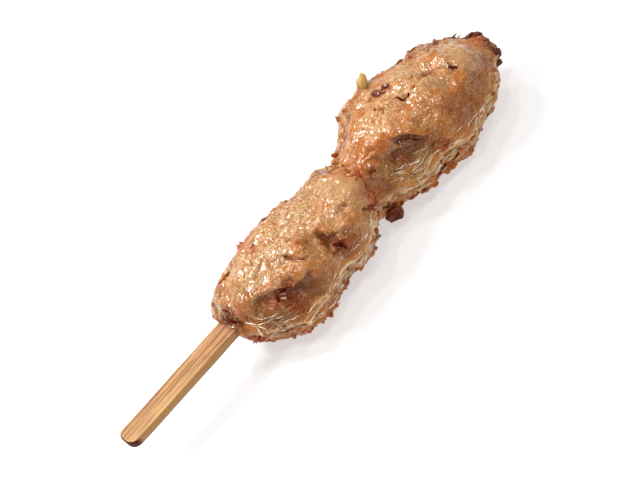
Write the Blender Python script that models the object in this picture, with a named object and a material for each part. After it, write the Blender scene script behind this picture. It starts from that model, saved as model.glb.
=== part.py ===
"""A grilled mince skewer: two pressed lumps of minced meat on a flat bamboo stick.

The skewer lies on a table. X runs along the stick from its butt to its point, Y runs
across it and Z is up. Each lump is threaded on the stick through a slot of its own, and
its belly is flat where it rests on the table at Z = 0.
"""

import math
import random
from dataclasses import dataclass

import bmesh
import bpy
from mathutils import Euler, Matrix, Vector, noise

MM = 0.001

# Bamboo stick
STICK_START = -90.5 * MM
STICK_END = 86.5 * MM
STICK_WIDTH = 8.2 * MM
STICK_THICKNESS = 3.4 * MM
STICK_HEIGHT = 17.0 * MM
BUTT_FRONT_RADIUS = 3.7 * MM
BUTT_BACK_RADIUS = 2.4 * MM
POINT_LENGTH = 22.0 * MM
POINT_WIDTH = 2.0 * MM
STICK_EDGE = 0.35 * MM
STICK_EDGE_FROM = 60
BUTT_ARC_STEPS = 6

# Play between the meat and the stick, and between the two lumps
PLAY = 0.3 * MM
NECK = 21.7 * MM

# Form of both lumps
SKIN_SUBDIVISIONS = 5
END_POWER = 3.0
RING_POWER = 2.15
BELLY_PRESS = 2.2 * MM

# Relief of the mince: how far apart its forms lie, and how high they stand
FOLD_SPACING = 15.0 * MM
FOLD_HEIGHT = 1.3 * MM
CLUMP_SPACING = 5.6 * MM
CLUMP_HEIGHT = 1.5 * MM
CLUMP_SUNK = 0.6
GRAIN_SPACING = 3.0 * MM
GRAIN_HEIGHT = 0.35 * MM

# The lip round the widest line, where the browned top overhangs the craggy underside. It
# starts and is full where these shares of the way from the stick's middle line go sideways.
LIP_DROP = 0.5 * MM
LIP_WANDER = 2.2 * MM
LIP_HEIGHT = 1.3 * MM
LIP_SOFTNESS = 1.5 * MM
LIP_FROM = 0.35
LIP_FULL = 0.85
LIP_SIDE_SHIFT = 3
TERRACE_SPACING = 4.6 * MM
TERRACE_FADE = 5.5 * MM

# Crumbs of mince that stand out along the lip and the underside, in a band from just above
# the stick's height to well below it, in degrees round the stick
CRUMBS_A_LUMP = 34
CRUMB_SMALLEST = 0.9 * MM
CRUMB_LARGEST = 2.0 * MM
CRUMB_STRETCH = 1.4
CRUMB_LEAN = 0.5
CRUMB_START_GAP = 6 * MM
CRUMB_END_GAP = 4 * MM
CRUMB_HIGHEST = -4
CRUMB_LOWEST = 34

# How uneven a scrap's points are, and where a lump's shading breaks
SCRAP_LEAST = 0.82
SCRAP_MOST = 1.12
SHARP_FROM = 55

MEAT_COLOUR = (0.52, 0.28, 0.13, 1)
MEAT_ROUGHNESS = 0.38
BAMBOO_COLOUR = (0.72, 0.46, 0.21, 1)
BAMBOO_ROUGHNESS = 0.55


@dataclass(frozen=True)
class Mark:
    """A knoll, or with a negative height a hollow, in a lump's skin.

    angle is in degrees round the stick: 0 is the back, 90 the top, 180 the front.
    """

    x: float
    angle: float
    reach: float
    height: float


@dataclass(frozen=True)
class Flake:
    """A loose scrap of the mince that shows, fused to a lump's skin.

    radius is how far its middle is from the stick's middle line. size is its length
    along the stick, its thickness round the stick and its height away from it, and
    lean tips its top towards the point of the stick.
    """

    x: float
    angle: float
    radius: float
    size: tuple
    lean: float = 0.0


@dataclass(frozen=True)
class Lump:
    """One pressed lump, with its half widths measured from the stick's middle line.

    The swells say how full each side is along the lump: pairs of a place, from 0 at its
    start to 1 at its end, and a share of the half width.
    """

    name: str
    start: float
    end: float
    back: float
    front: float
    top: float
    back_swell: tuple
    front_swell: tuple
    seed: int
    marks: tuple
    flakes: tuple
    lowest_x: float = -math.inf
    highest_x: float = math.inf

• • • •

Set exercise
Restate the data above word for word.

Result for this task
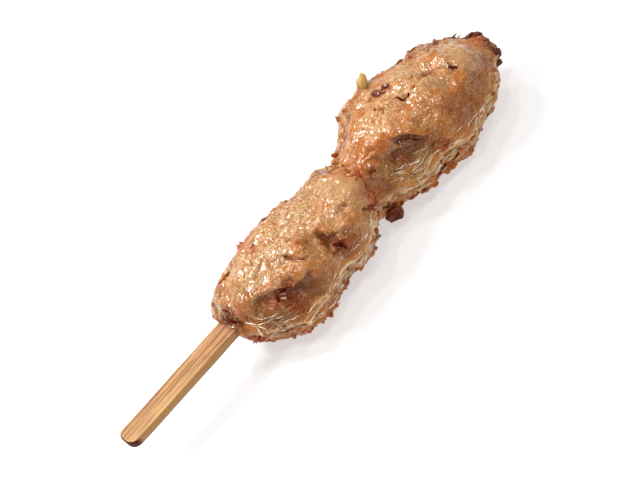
Write the Blender Python script that models the object in this picture, with a named object and a material for each part. After it, write the Blender scene script behind this picture. It starts from that model, saved as model.glb.
=== part.py ===
"""A grilled mince skewer: two pressed lumps of minced meat on a flat bamboo stick.

The skewer lies on a table. X runs along the stick from its butt to its point, Y runs
across it and Z is up. Each lump is threaded on the stick through a slot of its own, and
its belly is flat where it rests on the table at Z = 0.
"""

import math
import random
from dataclasses import dataclass

import bmesh
import bpy
from mathutils import Euler, Matrix, Vector, noise

MM = 0.001

# Bamboo stick
STICK_START = -90.5 * MM
STICK_END = 86.5 * MM
STICK_WIDTH = 8.2 * MM
STICK_THICKNESS = 3.4 * MM
STICK_HEIGHT = 17.0 * MM
BUTT_FRONT_RADIUS = 3.7 * MM
BUTT_BACK_RADIUS = 2.4 * MM
POINT_LENGTH = 22.0 * MM
POINT_WIDTH = 2.0 * MM
STICK_EDGE = 0.35 * MM
STICK_EDGE_FROM = 60
BUTT_ARC_STEPS = 6

# Play between the meat and the stick, and between the two lumps
PLAY = 0.3 * MM
NECK = 21.7 * MM

# Form of both lumps
SKIN_SUBDIVISIONS = 5
END_POWER = 3.0
RING_POWER = 2.15
BELLY_PRESS = 2.2 * MM

# Relief of the mince: how far apart its forms lie, and how high they stand
FOLD_SPACING = 15.0 * MM
FOLD_HEIGHT = 1.3 * MM
CLUMP_SPACING = 5.6 * MM
CLUMP_HEIGHT = 1.5 * MM
CLUMP_SUNK = 0.6
GRAIN_SPACING = 3.0 * MM
GRAIN_HEIGHT = 0.35 * MM

# The lip round the widest line, where the browned top overhangs the craggy underside. It
# starts and is full where these shares of the way from the stick's middle line go sideways.
LIP_DROP = 0.5 * MM
LIP_WANDER = 2.2 * MM
LIP_HEIGHT = 1.3 * MM
LIP_SOFTNESS = 1.5 * MM
LIP_FROM = 0.35
LIP_FULL = 0.85
LIP_SIDE_SHIFT = 3
TERRACE_SPACING = 4.6 * MM
TERRACE_FADE = 5.5 * MM

# Crumbs of mince that stand out along the lip and the underside, in a band from just above
# the stick's height to well below it, in degrees round the stick
CRUMBS_A_LUMP = 34
CRUMB_SMALLEST = 0.9 * MM
CRUMB_LARGEST = 2.0 * MM
CRUMB_STRETCH = 1.4
CRUMB_LEAN = 0.5
CRUMB_START_GAP = 6 * MM
CRUMB_END_GAP = 4 * MM
CRUMB_HIGHEST = -4
CRUMB_LOWEST = 34

# How uneven a scrap's points are, and where a lump's shading breaks
SCRAP_LEAST = 0.82
SCRAP_MOST = 1.12
SHARP_FROM = 55

MEAT_COLOUR = (0.52, 0.28, 0.13, 1)
MEAT_ROUGHNESS = 0.38
BAMBOO_COLOUR = (0.72, 0.46, 0.21, 1)
BAMBOO_ROUGHNESS = 0.55


@dataclass(frozen=True)
class Mark:
    """A knoll, or with a negative height a hollow, in a lump's skin.

    angle is in degrees round the stick: 0 is the back, 90 the top, 180 the front.
    """

    x: float
    angle: float
    reach: float
    height: float


@dataclass(frozen=True)
class Flake:
    """A loose scrap of the mince that shows, fused to a lump's skin.

    radius is how far its middle is from the stick's middle line. size is its length
    along the stick, its thickness round the stick and its height away from it, and
    lean tips its top towards the point of the stick.
    """

    x: float
    angle: float
    radius: float
    size: tuple
    lean: float = 0.0


@dataclass(frozen=True)
class Lump:
    """One pressed lump, with its half widths measured from the stick's middle line.

    The swells say how full each side is along the lump: pairs of a place, from 0 at its
    start to 1 at its end, and a share of the half width.
    """

    name: str
    start: float
    end: float
    back: float
    front: float
    top: float
    back_swell: tuple
    front_swell: tuple
    seed: int
    marks: tuple
    flakes: tuple
    lowest_x: float = -math.inf
    highest_x: float = math.inf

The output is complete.